On Tue, Jan 04, 2022 at 05:50:47AM -0500, Eric Levy wrote:
> On Mon, 2022-01-03 at 19:51 +0800, Qu Wenruo wrote:
> 
> > The filesystem (normally) doesn't maintain such info, what a
> > filesystem
> > really care is the unused/used space.
> > 
> > For fstrim case, the filesystem will issue such discard comand to
> > most
> > (if not all) unused space.
> > 
> > And one can call fstrim multiple times to do the same work again and
> > again, the filesystem won't really care.
> > (even the operation can be very time consuming)
> > 
> > The special thing in btrfs is, there is a cache to record which
> > blocks
> > have been trimmed. (only in memory, thus after unmount, such cache is
> > lost, and on next mount will need to be rebuilt)
> > 
> > This is to reduce the trim workload with recent async-discard
> > optimization.
> 
> So in the general case (i.e. no session cache), the trim operation
> scans all the allocation structures, to process all non-allocated
> space?
> 
> > > Why is the
> > > command not sent instantly, as soon as the space is freed by the
> > > file
> > > system?
> > 
> > If you use discard mount option, then most filesystems will send the
> > discard command to the underlying device when some space is freed.
> > 
> > But please keep in mind that, how such discard command gets handled
> > is
> > hardware/storage stack dependent.
> > 
> > Some disk firmware may choose to do discard synchronously, which can
> > hugely slow down other operations.
> > (That's why btrfs has async-discard optimization, and also why fstrim
> > is
> > preferred, to avoid unexpected slow down).
> 
> Yes, but of course as I have used "instantly", I meant, not necessarily
> synchronously, but simply near in time.
> 
> The trim operation is not avoiding bottlenecks, even if it is non-
> blocking, because it operates at the level of the entire file system,
> in a single operation. If Btrfs is able to process discard operations
> asynchronously, then mounting with the discard option seems preferable,
> as it requires no redundant work, adds no serious delay until until the
> calls are made, and depends on no activity (not even automatic
> activity) from the admin.
> 
> I fail to see a reason for preferring trim over discard.

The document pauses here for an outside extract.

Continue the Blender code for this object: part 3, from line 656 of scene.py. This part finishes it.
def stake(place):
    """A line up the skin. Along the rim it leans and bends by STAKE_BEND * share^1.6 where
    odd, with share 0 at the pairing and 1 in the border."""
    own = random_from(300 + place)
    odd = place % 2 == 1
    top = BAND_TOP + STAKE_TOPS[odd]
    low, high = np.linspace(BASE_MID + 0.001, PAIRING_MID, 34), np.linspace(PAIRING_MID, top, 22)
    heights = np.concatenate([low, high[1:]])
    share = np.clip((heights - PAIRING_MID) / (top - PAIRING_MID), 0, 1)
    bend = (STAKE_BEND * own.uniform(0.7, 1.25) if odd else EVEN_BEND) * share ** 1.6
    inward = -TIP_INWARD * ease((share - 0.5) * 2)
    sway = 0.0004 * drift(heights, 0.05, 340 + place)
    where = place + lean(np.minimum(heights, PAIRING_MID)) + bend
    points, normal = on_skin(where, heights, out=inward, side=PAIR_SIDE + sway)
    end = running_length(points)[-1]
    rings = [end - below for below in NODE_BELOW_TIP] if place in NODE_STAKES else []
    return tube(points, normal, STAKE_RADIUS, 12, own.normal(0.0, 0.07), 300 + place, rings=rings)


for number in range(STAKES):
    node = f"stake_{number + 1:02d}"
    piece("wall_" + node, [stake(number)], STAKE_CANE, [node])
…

Discard isn't free, and it can cost more than it gives back.

The gain from discard can be close to zero if you're overwriting the
same blocks over and over again (e.g. as btrfs does in metadata pages).
The SSD will keep recycling the blocks without hints from outside to help.
It depends on workload, but on many use cases 60-90% of the discards
btrfs will issue with the mount option are not necessary.  For the rest,
a fstrim every few days is sufficient.

The cost of discard can be significantly higher than zero.  Discard
requires time on the bus to send the trim command, which is a significant
hit for SATA (about the same as a short flushed write).  Popular drive
firmwares can't queue the discard command, which is a significant hit for
IO latency as the IO queue has to be brought to a full stop, the discard
command has to be sent and run, and the IO queue has to be started back
up again.  Before the 'discard=async' option was implemented, 'discard'
was unusably slow on many SSD models, some of them popular.

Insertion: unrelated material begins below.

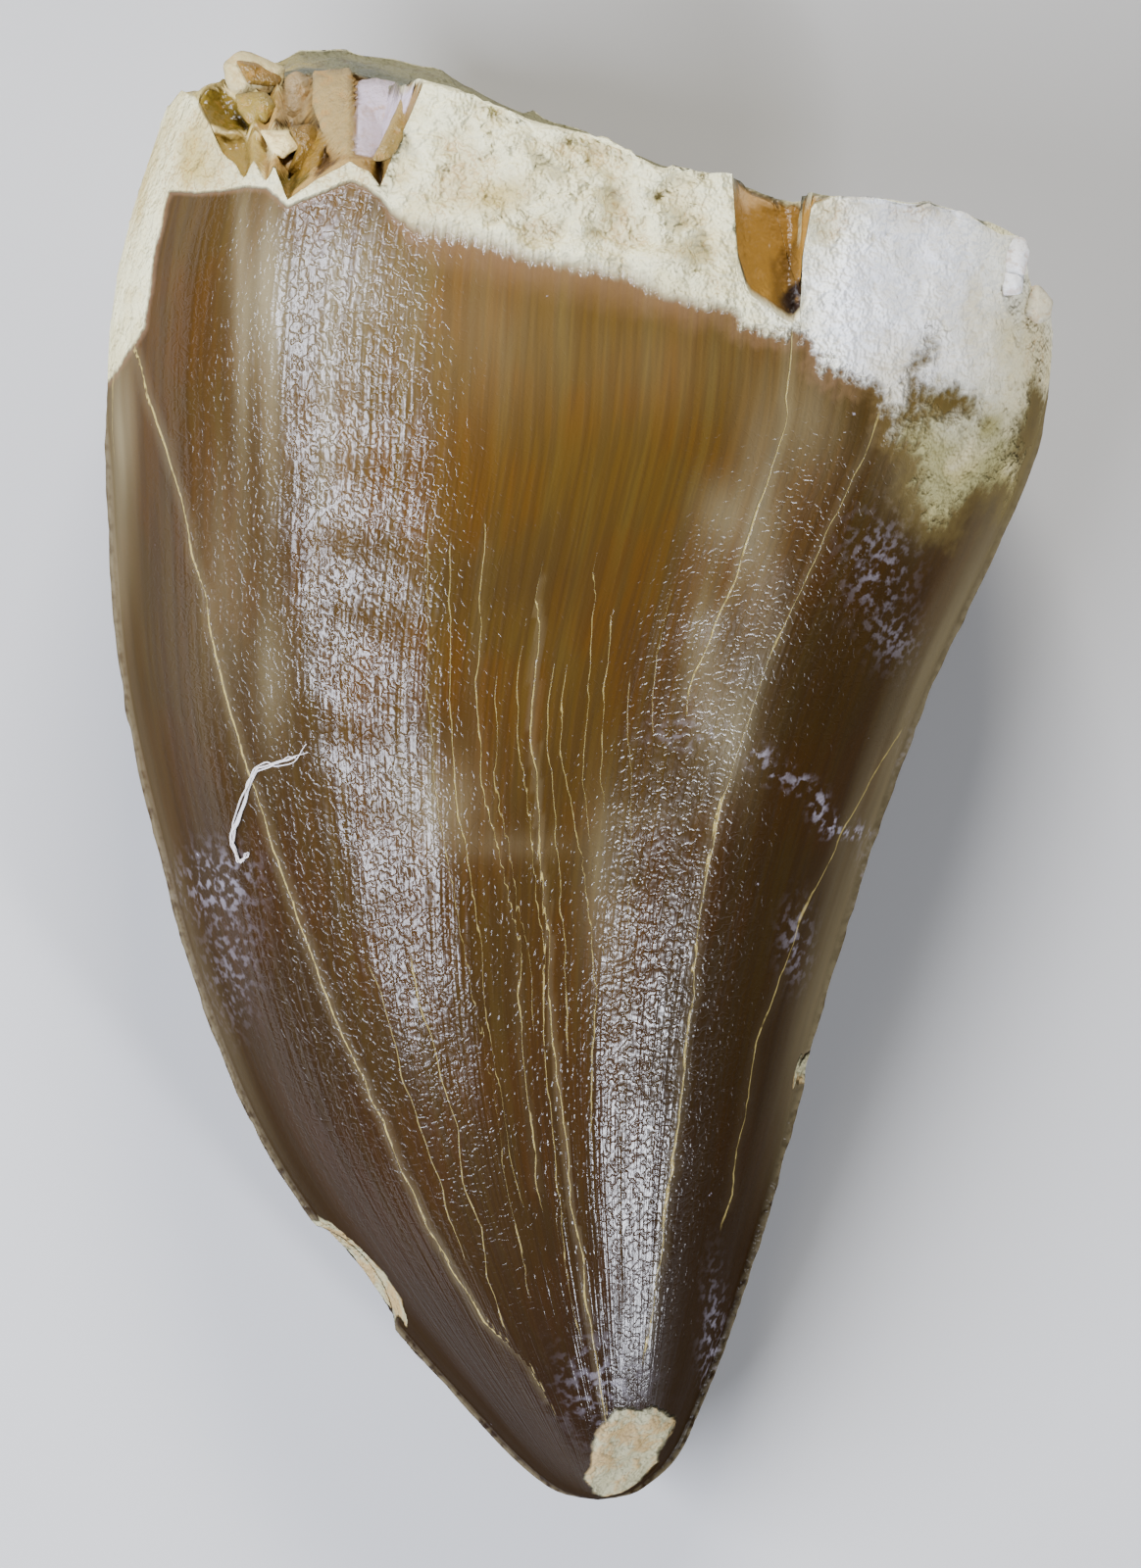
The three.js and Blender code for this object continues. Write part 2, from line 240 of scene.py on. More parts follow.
def facetedDome(share, y):
    # the dome, mixed with the chords between the long faces' edges, and averaged over a narrow window
    table = toothShape["faceEdges"]
    edges = np.array([between(table, column, y) for column in range(1, len(table[0]))])
    total = 0
    blur = toothShape["facetBlur"]
    for offset, weight in ((-blur, 0.25), (0, 0.5), (blur, 0.25)):
        at = np.clip(share + offset * np.minimum(1, 12 * share * (1 - share)), 0, 1)
        smooth = dome(at)
        flat = smooth.copy()
        for a, b in list(zip(edges, edges[1:]))[1:-1]:
            held = (at > a) & (at <= b)
            chord = dome(a) + (dome(b) - dome(a)) * (at - a) / (b - a)
            flat = np.where(held, chord, flat)
        mixed = smooth + (flat - smooth) * toothShape["facetShare"]
        total = total + weight * mixed
    return total


def wallXz(front, share, y):
    # a wall's point at a share of the way from the left keel to the right one, at level y:
    # each keel is a thin ridge, and the dome rises between the two
    s = toothShape
    ridge = s["ridgeReach"] * smoothStep(-2, 3, s["ridgeTopY"] - y) + 0.02
    onLeft = np.minimum(share / s["ridgeShare"], 1)
    onRight = np.minimum((1 - share) / s["ridgeShare"], 1)
    inside = np.clip((share - s["ridgeShare"]) / (1 - 2 * s["ridgeShare"]), 0, 1)
    left, right = keels(y)
    x = left + ridge * onLeft + (right - left - 2 * ridge) * inside + ridge * (1 - onRight)
    thickness = s["ridgeThickness"] * np.minimum(onLeft, onRight)
    keel = through(s["profile"], 1, y)
    domed = 1 - s["ridgeThickness"]
    rise = (through(s["profile"], 2, y) - keel) * (facetedDome(inside, y) * domed + thickness)
    drop = (keel - through(s["profile"], 3, y)) * (dome(inside) * domed + thickness)
    return x, np.where(front, keel + rise, keel - drop)


def brokenEnd(x, z):
    # height of the broken end: a plain break from the front rim to the back one, dipping between them,
    # cut down by the faces that climb from the bite and the notch. Also gives how far the cut goes.
    s = toothShape
    y0 = np.full(len(x), s["rootLevelY"], float)
    left, right = keels(y0)
    share = np.clip((x - left) / (right - left), 0, 1)
    front = wallXz(np.ones(len(x), bool), share, y0)[1]
    back = wallXz(np.zeros(len(x), bool), share, y0)[1]
    depth = np.clip((front - z) / np.maximum(front - back, 0.5), 0, 1)
    points = np.stack([x, z, np.zeros(len(x))], 1)
    height, size = s["breakNoise"]
    rough = height * layeredBumps(points, size, 11, 5, 0.55) * np.sin(math.pi * depth) ** 0.5
    plain = between(s["wholeRim"], 1, x) * (1 - depth) + between(s["backRim"], 1, x) * depth
    plain = plain - s["hollowDepth"] * np.sin(math.pi * depth) * dome(share) + rough
    broken = between(s["frontRim"], 1, x) + between(s["climb"], 1, x) * np.maximum(front - z, 0)
    return np.minimum(plain, broken), plain - broken, depth


def evenSteps(positions, density, count):
    # count steps between the first and last position, each with the same amount of density
    pieces = (density[1:] + density[:-1]) / 2 * np.diff(positions)
    total = np.concatenate([[0], np.cumsum(pieces)])
    return np.interp(np.linspace(0, total[-1], count + 1), total, positions)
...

Cheap SSD devices wear out faster when issued a lot of discards mixed
with small writes, as they lack the specialized hardware and firmware
necessary to make discards low-wear operations.  The same flash component
is used for both FTL persistence (where discards cause wear) and user
data (where writes cause wear), so interleaved short writes and discards
cause double the wear compared to the same short writes without discards.
The fstrim man page advises not running trim more than once a week to
avoid prematurely aging SSDs in this category, while the discard mount
option is equivalent to running fstrim 2000-3000 times a day.

Discard has other side-effects in btrfs as well.  While a block group
is undergoing discard, it cannot be modified, which will force btrfs
to spread allocations out across more of the logical address space.
That can cause performance issues with fragmentation later on (more CPU
usage, more metadata fan-out for extents of the same file).  The discard
mount option can affect performance benchmarks in either direction, even
if the underlying storage is RAM that doesn't implement discard at all.

You'll need to benchmark this with your hardware and your workload to
find out if trim is better than discard or the other way around for you,
but don't be surprised by either result.